Parameter NameDescription
delta_lake_azure_storage_account_nameThe Azure Storage account name.
delta_lake_azure_storage_account_keyThe Azure Storage master key for accessing the storage account.
delta_lake_azure_storage_client_idThe service principal client id for accessing the storage account.
delta_lake_azure_storage_client_secretThe service principal client secret for accessing the storage account.
delta_lake_azure_storage_sas_keyThe shared access signature key for accessing the storage account.
delta_lake_azure_storage_endpointOptional.
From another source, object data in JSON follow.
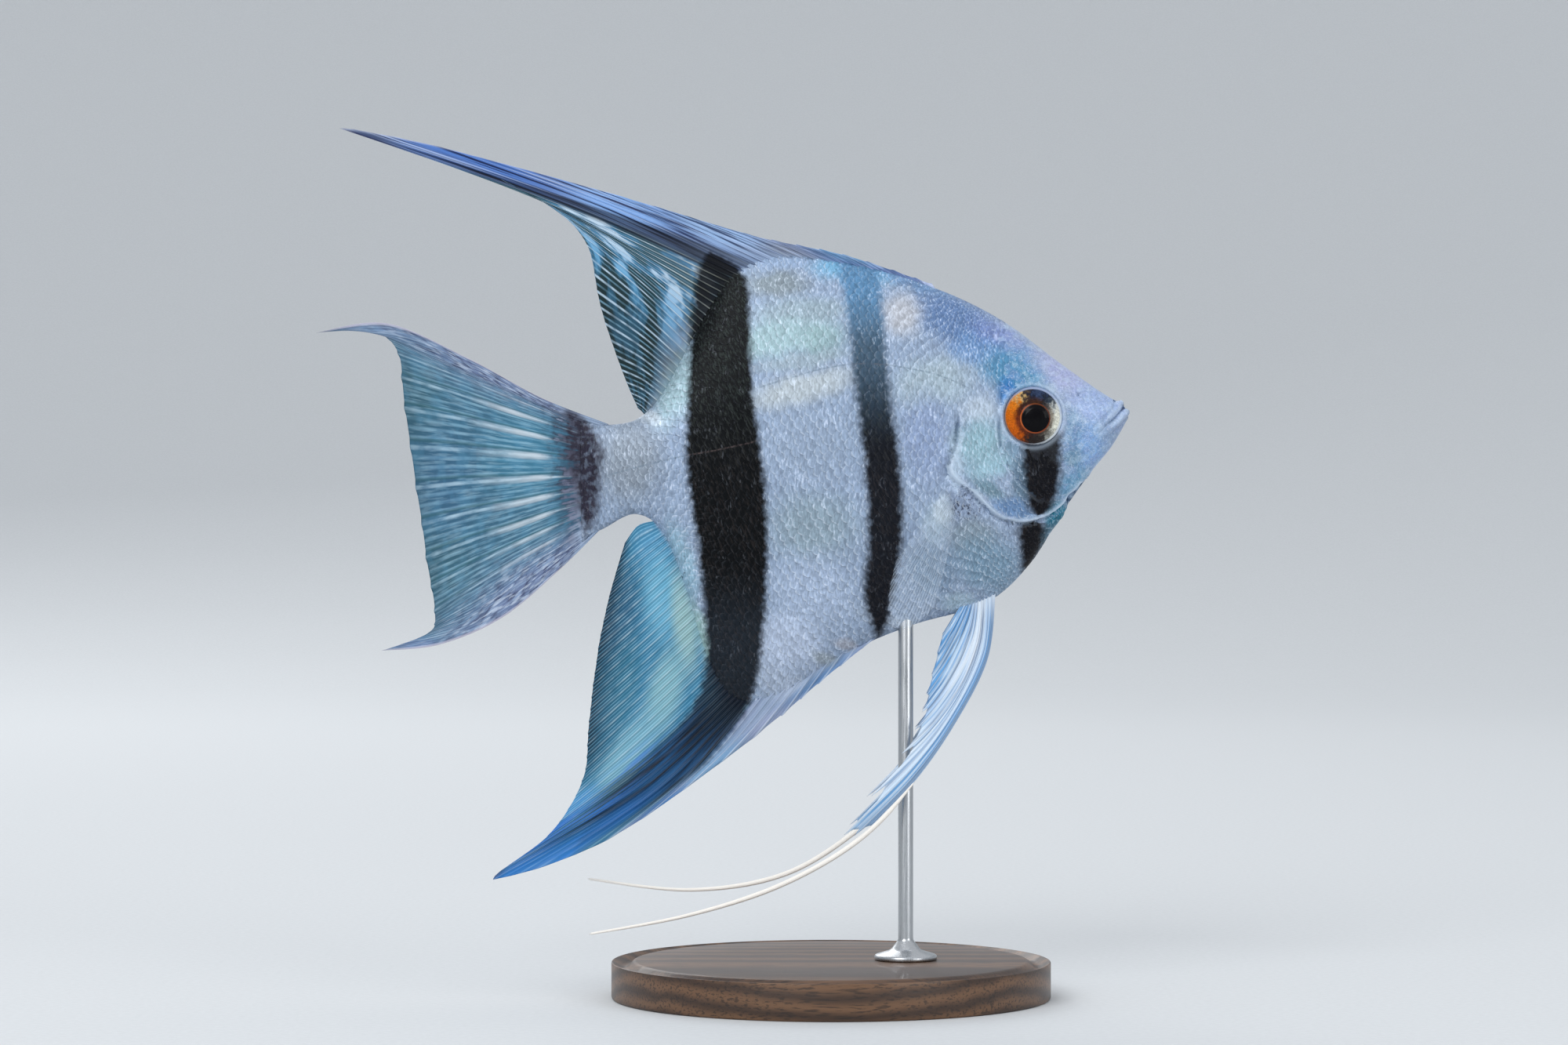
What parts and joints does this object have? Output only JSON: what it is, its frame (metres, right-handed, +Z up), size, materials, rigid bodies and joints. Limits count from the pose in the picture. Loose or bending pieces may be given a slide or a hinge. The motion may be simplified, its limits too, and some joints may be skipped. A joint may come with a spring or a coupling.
{
  "type": "freshwater angelfish display model",
  "caption": "Life-size still model of a silver freshwater angelfish with dark bars, long blue fins and thread-like pelvic fins, held on a rod over a round base.",
  "frame": {"origin": "centre of the stand's flat underside, on the surface it stands on", "axes": "+X towards the fish's snout, +Y towards its left side, +Z up"},
  "size_m": [0.13, 0.07, 0.1389],
  "materials": {
    "scaled_skin": "silver-blue scaled skin with four dark upright bars, satin gloss",
    "fin": "blue rayed fins, satin",
    "pelvic_fin": "pale blue to white rays, satin",
    "clear_fin": "nearly clear rayed fan",
    "eye": "black pupil in an orange and silver iris, high gloss",
    "walnut": "oiled walnut, satin",
    "steel": "brushed stainless steel"
  },
  "bodies": {
    "root": {"head": "scaled_skin", "lower_jaw": "scaled_skin", "gill_cover_right": "scaled_skin", "gill_cover_left": "scaled_skin", "throat": "scaled_skin", "trunk": "scaled_skin", "tail_base": "scaled_skin", "dorsal_fin_spiny": "fin", "dorsal_fin_soft": "fin", "anal_fin_spiny": "fin", "anal_fin_soft": "fin", "caudal_fin": "fin", "pelvic_fin_right": "pelvic_fin", "pelvic_fin_left": "pelvic_fin", "pectoral_fin_right": "clear_fin", "pectoral_fin_left": "clear_fin", "eye_right": "eye", "eye_left": "eye", "stand_base": "walnut", "stand_rod": "steel"}
  },
  "joints": []
}
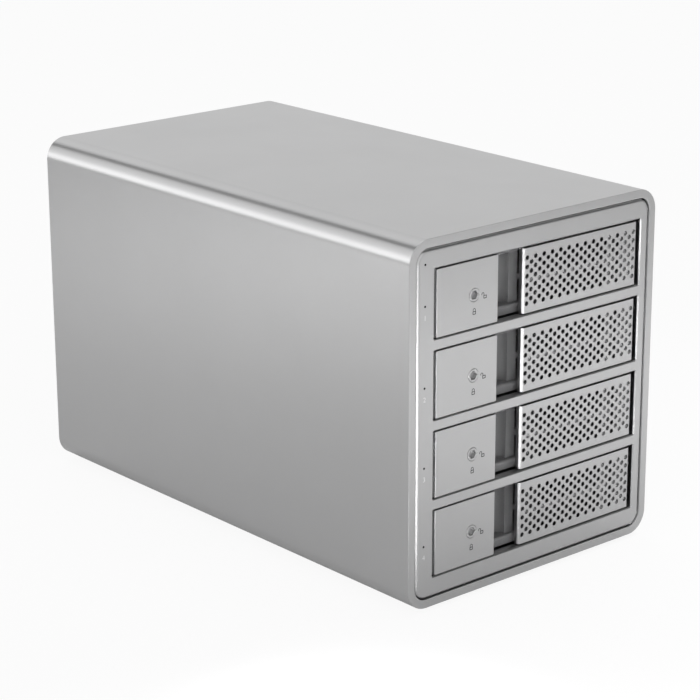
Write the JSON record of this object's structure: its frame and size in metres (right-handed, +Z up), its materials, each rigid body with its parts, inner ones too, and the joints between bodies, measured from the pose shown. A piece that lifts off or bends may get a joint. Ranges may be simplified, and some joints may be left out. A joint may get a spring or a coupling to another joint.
{
  "type": "hard drive enclosure",
  "caption": "Silver desktop enclosure with key-locked sliding drive trays, perforated hinged pull handles and a rear fan.",
  "frame": {"origin": "on the desk, under the middle of the body", "axes": "+Z up; the front with the trays faces -Y; +X is to the right of someone looking at the front"},
  "size_m": [0.134, 0.237, 0.15],
  "materials": {
    "silver_anodised": "fine sand-blasted, silver anodised",
    "plain_aluminium": "plain extruded",
    "black_moulding": "fine matt texture",
    "connector_black": "smooth matt",
    "clear_pipe": "clear polished",
    "circuit_board": "green solder mask",
    "zinc_steel": "zinc plated",
    "black_painted_steel": "fine matt powder coat",
    "black_screw": "black zinc",
    "dark_rubber": "matt"
  },
  "bodies": {
    "enclosure": {"outer_sleeve": "silver_anodised", "front_frame": "silver_anodised", "light_pipes": "clear_pipe", "indicator_board": "circuit_board", "rubber_feet": "dark_rubber", "cage_wall_left": "black_moulding", "cage_wall_right": "black_moulding", "cage_top_plate": "zinc_steel", "cage_bottom_plate": "zinc_steel", "cage_screws": "zinc_steel", "frame_screws": "zinc_steel", "socket_board": "circuit_board", "socket_board_screws": "zinc_steel", "bridge_board": "circuit_board", "bridge_fixings": "zinc_steel", "board_header": "connector_black", "bridge_chip": "connector_black", "heat_sink": "plain_aluminium", "usb_port": "zinc_steel", "power_inlet": "connector_black", "rear_panel": "black_painted_steel", "rear_panel_screws": "black_screw", "fan_frame": "connector_black", "fan_screws": "black_screw", "switch_housing": "connector_black", "drive_socket_1": "connector_black", "drive_socket_2": "connector_black", "drive_socket_3": "connector_black", "drive_socket_4": "connector_black"},
    "fan_blades": {"fan_rotor": "connector_black"},
    "switch_rocker": {"power_rocker": "connector_black"},
    "tray_1": {"tray_1_sled": "black_moulding", "tray_1_lock_plate": "silver_anodised", "tray_1_hinge_pin": "zinc_steel"},
    "handle_1": {"tray_1_handle_grille": "silver_anodised", "tray_1_handle_arm": "black_moulding"},
    "lock_1": {"tray_1_lock_core": "silver_anodised", "tray_1_lock_cam": "zinc_steel"},
    "tray_2": {"tray_2_sled": "black_moulding", "tray_2_lock_plate": "silver_anodised", "tray_2_hinge_pin": "zinc_steel"},
    "handle_2": {"tray_2_handle_grille": "silver_anodised", "tray_2_handle_arm": "black_moulding"},
    "lock_2": {"tray_2_lock_core": "silver_anodised", "tray_2_lock_cam": "zinc_steel"},
    "tray_3": {"tray_3_sled": "black_moulding", "tray_3_lock_plate": "silver_anodised", "tray_3_hinge_pin": "zinc_steel"},
    "handle_3": {"tray_3_handle_grille": "silver_anodised", "tray_3_handle_arm": "black_moulding"},
    "lock_3": {"tray_3_lock_core": "silver_anodised", "tray_3_lock_cam": "zinc_steel"},
    "tray_4": {"tray_4_sled": "black_moulding", "tray_4_lock_plate": "silver_anodised", "tray_4_hinge_pin": "zinc_steel"},
    "handle_4": {"tray_4_handle_grille": "silver_anodised", "tray_4_handle_arm": "black_moulding"},
    "lock_4": {"tray_4_lock_core": "silver_anodised", "tray_4_lock_cam": "zinc_steel"}
  },
  "joints": [
    {"name": "tray_1_slide", "type": "slide", "parent": "enclosure", "child": "tray_1", "axis": [0, -1, 0], "range_m": [0, 0.175]},
    {"name": "handle_1_hinge", "type": "hinge", "parent": "tray_1", "child": "handle_1", "pos_m": [0.0515, -0.1145, 0.12415], "axis": [0, 0, 1], "range_deg": [0, 85]},
    {"name": "lock_1_turn", "type": "hinge", "parent": "tray_1", "child": "lock_1", "pos_m": [-0.0336, -0.1145, 0.12385], "axis": [0, 1, 0], "range_deg": [0, 90]},
    {"name": "tray_2_slide", "type": "slide", "parent": "enclosure", "child": "tray_2", "axis": [0, -1, 0], "range_m": [0, 0.175]},
    {"name": "handle_2_hinge", "type": "hinge", "parent": "tray_2", "child": "handle_2", "pos_m": [0.0515, -0.1145, 0.09205], "axis": [0, 0, 1], "range_deg": [0, 85]},
    {"name": "lock_2_turn", "type": "hinge", "parent": "tray_2", "child": "lock_2", "pos_m": [-0.0336, -0.1145, 0.09175], "axis": [0, 1, 0], "range_deg": [0, 90]},
    {"name": "tray_3_slide", "type": "slide", "parent": "enclosure", "child": "tray_3", "axis": [0, -1, 0], "range_m": [0, 0.175]},
    {"name": "handle_3_hinge", "type": "hinge", "parent": "tray_3", "child": "handle_3", "pos_m": [0.0515, -0.1145, 0.05995], "axis": [0, 0, 1], "range_deg": [0, 85]},
    {"name": "lock_3_turn", "type": "hinge", "parent": "tray_3", "child": "lock_3", "pos_m": [-0.0336, -0.1145, 0.05965], "axis": [0, 1, 0], "range_deg": [0, 90]},
    {"name": "tray_4_slide", "type": "slide", "parent": "enclosure", "child": "tray_4", "axis": [0, -1, 0], "range_m": [0, 0.175]},
    {"name": "handle_4_hinge", "type": "hinge", "parent": "tray_4", "child": "handle_4", "pos_m": [0.0515, -0.1145, 0.02785], "axis": [0, 0, 1], "range_deg": [0, 85]},
    {"name": "lock_4_turn", "type": "hinge", "parent": "tray_4", "child": "lock_4", "pos_m": [-0.0336, -0.1145, 0.02755], "axis": [0, 1, 0], "range_deg": [0, 90]},
    {"name": "fan_spin", "type": "hinge", "parent": "enclosure", "child": "fan_blades", "pos_m": [0, 0.105, 0.0985], "axis": [0, 1, 0], "continuous": true},
    {"name": "power_rocker_tilt", "type": "hinge", "parent": "enclosure", "child": "switch_rocker", "pos_m": [0.036, 0.1134, 0.0315], "axis": [0, 0, -1], "range_deg": [0, 18]}
  ]
}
The endpoint for the Azure Blob storage account.

Google Storage (GCS)​

Parameter NameDescription
google_service_accountFilesystem path to the Google service account JSON key file.

Examples​

Delta Lake + Local​

- from: delta_lake:/path/to/local/delta/table # A local filesystem path to a Delta Lake table
name: my_delta_lake_table

Delta Lake + S3​

- from: delta_lake:s3://my_bucket/path/to/s3/delta/table/ # A reference to a table in S3
name: my_delta_lake_table
params:
delta_lake_aws_region: us-west-2 # Optional
delta_lake_aws_access_key_id: ${secrets:aws_access_key_id}
delta_lake_aws_secret_access_key: ${secrets:aws_secret_access_key}
delta_lake_aws_endpoint: s3.us-west-2.amazonaws.com # Optional

Delta Lake + Azure Blob​

- from: delta_lake:abfss://my_container@my_account.dfs.core.windows.net/path/to/azure/delta/table/ # A reference to a table in Azure Blob
name: my_delta_lake_table
params:
# Account Name + Key
delta_lake_azure_storage_account_name: my_account
delta_lake_azure_storage_account_key: ${secrets:my_key}

# OR Service Principal + Secret
delta_lake_azure_storage_client_id: my_client_id
delta_lake_azure_storage_client_secret: ${secrets:my_secret}

# OR SAS Key
delta_lake_azure_storage_sas_key: my_sas_key

Delta Lake + Google Storage​

params:
delta_lake_google_service_account_path: /path/to/service-account.json

Types​

The table below shows the Delta Lake data types supported, along with the type mapping to Apache Arrow types in Spice.

Delta Lake TypeArrow Type
StringUtf8
LongInt64
IntegerInt32
ShortInt16
ByteInt8
FloatFloat32
DoubleFloat64
BooleanBoolean
BinaryBinary
DateDate32
TimestampTimestamp(Microsecond, Some("UTC"))
TimestampNtzTimestamp(Microsecond, None)
DecimalDecimal128
ArrayList
StructStruct
MapMap

Limitations​

  • Delta Lake connector does not support reading Delta tables with the V2Checkpoint feature enabled. To use the Delta Lake connector with such tables, drop the V2Checkpoint feature by executing the following command:

    ALTER TABLE <table-name> DROP FEATURE v2Checkpoint [TRUNCATE HISTORY];

    For more details on dropping Delta table features, refer to the official documentation: Drop Delta table features

Secrets​

Spice integrates with multiple secret stores to help manage sensitive data securely. For detailed information on supported secret stores, refer to the secret stores documentation. Additionally, learn how to use referenced secrets in component parameters by visiting the using referenced secrets guide.